Mahkemede pazarlık
Duruşmada hâkim, “6 yıl boyunca bu örgütle ilişkin olmuş. Her seneye bir isim versen 6 isim yapar” diyerek isimleri yeterli bulmadı. Avukat Bahri Belen, sanıkların kendilerini kurtarmak için suçsuz insanların isimlerini verebileceklerini belirterek, TCK’daki etkin pişmanlık düzenelemesinin gayri ahlaki olduğunu söyledi.
Seyhan Avşar
Bahri Belen
“FETÖ Üyeliği” suçundan tutuksuz yargılanan Jandarma Uzman Çavuş Ahmet Arslan geçen hafta İstanbul 33. Ağır Ceza Mahkemesi’nde bir kez daha yargıç karşısına çıktı. Duruşma sırasında Arslan ile mahkeme başkanı arasında ilginç bir diyalog yaşandı.

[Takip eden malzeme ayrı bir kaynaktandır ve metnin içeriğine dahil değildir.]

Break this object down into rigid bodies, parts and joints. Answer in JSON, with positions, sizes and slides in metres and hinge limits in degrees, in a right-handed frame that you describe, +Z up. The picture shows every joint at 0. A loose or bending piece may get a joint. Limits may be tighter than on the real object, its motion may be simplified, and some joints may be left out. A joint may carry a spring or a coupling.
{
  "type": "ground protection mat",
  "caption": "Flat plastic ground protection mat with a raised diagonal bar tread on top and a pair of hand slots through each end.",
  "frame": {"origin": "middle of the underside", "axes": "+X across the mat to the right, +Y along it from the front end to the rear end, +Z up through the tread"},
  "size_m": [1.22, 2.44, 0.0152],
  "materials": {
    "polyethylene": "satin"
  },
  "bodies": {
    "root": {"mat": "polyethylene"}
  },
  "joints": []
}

Mahkeme başkanı sanık Arslan’ın etkin pişmanlık hükümlerinden yararlanmak istediğini belirterek, “Etkin pişmanlıktan yararlanmak diyorsun 4 isim vermişsin. 6 yıl boyunca bu örgütle ilişkin olmuş. Her seneye bir isim versen 6 isim yapar” diyerek sanığın verdiği isimlerin yeterli olmadığı imasında bulundu. Sanık ise FETÖ mensuplarının kod isim kullandıklarını bu nedenle daha fazla isim veremeyeceğini belirtti. Ara kararını açıklayan mahkeme heyeti, sanığın FETÖ mensuplarını teşhis işlemi için Emniyet’e gitmesine karar verdi. Duruşmada yaşanan bu durumu değerlendiren avukat Bahri Belen, sanıkların kendilerini kurtarmak için suçsuz insanların isimlerini verebileceklerini belirterek, TCK’daki etkin pişmanlık düzenelemesinin gayri ahlaki olduğunu söyledi.
Ağır Ceza Mahkemesi’nde görülen duruşmaya tutuksuz sanık Ahmet Arslan beyanda bulundu. FETÖ’ye maddi, manevi yararı olmadığını öne süren sanık Arslan, “Ders çalışmak ve dini konular için FETÖ’ye gittik. Askeri okulu kazandıktan sonra o yapıyla alakamı kestim” dedi. Daha sonra mahkeme başkanı sanığa, “Etkin pişmanlıktan yararlanmak diyorsun 4 isim vermişsin. 6 yıl boyunca bu örgütle ilişkin olmuş. Her seneye bir isim versen 6 isim yapar. Davut diye birinin adını verdin. O 50 tane isim verdi. Takdir senin. Hayatı yaşayan sensin” dedi. Bunun üzerine sanık, “Hepsi kod isim kullanıyormuş. Aklıma gelmiyor” diyerek yanıt verdi. Mahkeme başkanı bu kez, “Gelmez tabii... Kim olduklarını bilmiyorsunuz. Gel diyorlar geliyorsunuz. Git diyorlar gidiyorsunuz. Kimle muhatap olduğunuzu bilmiyorsunuz” şeklinde konuştu. Daha sonra ara kararını açıklayan mahkeme heyeti teşhis işlemleri için sanığın Emniyet’e gitmesine, duruşmanın ise Ekim ayına ertelenmesine hükmetti.
‘Gayri ahlaki’
Duruşma salonunda yaşanan bu ilginç diyaloğu gazetemize değerlendiren avukat Bahri Belen, mahkeme heyetinin sanığı teşhis işlemleri için Emniyet’e göndermesinin doğru olmadığını belirterek, “Birtakım teşhis işlemleri varsa, bu teşhis işlemi mahkemenin huzurunda yapılmalıdır. Ayrıca insanlar kendilerini kurtarmak için gerçekte olmayan, şüphelendikleri kişilerin isimlerini verebilir, başka insanlara haksızlık etmiş olabilirler. Yasadaki etkin pişmanlık düzenlemesi gayri ahlaki bir düzenlemedir” ifadelerini kullandı.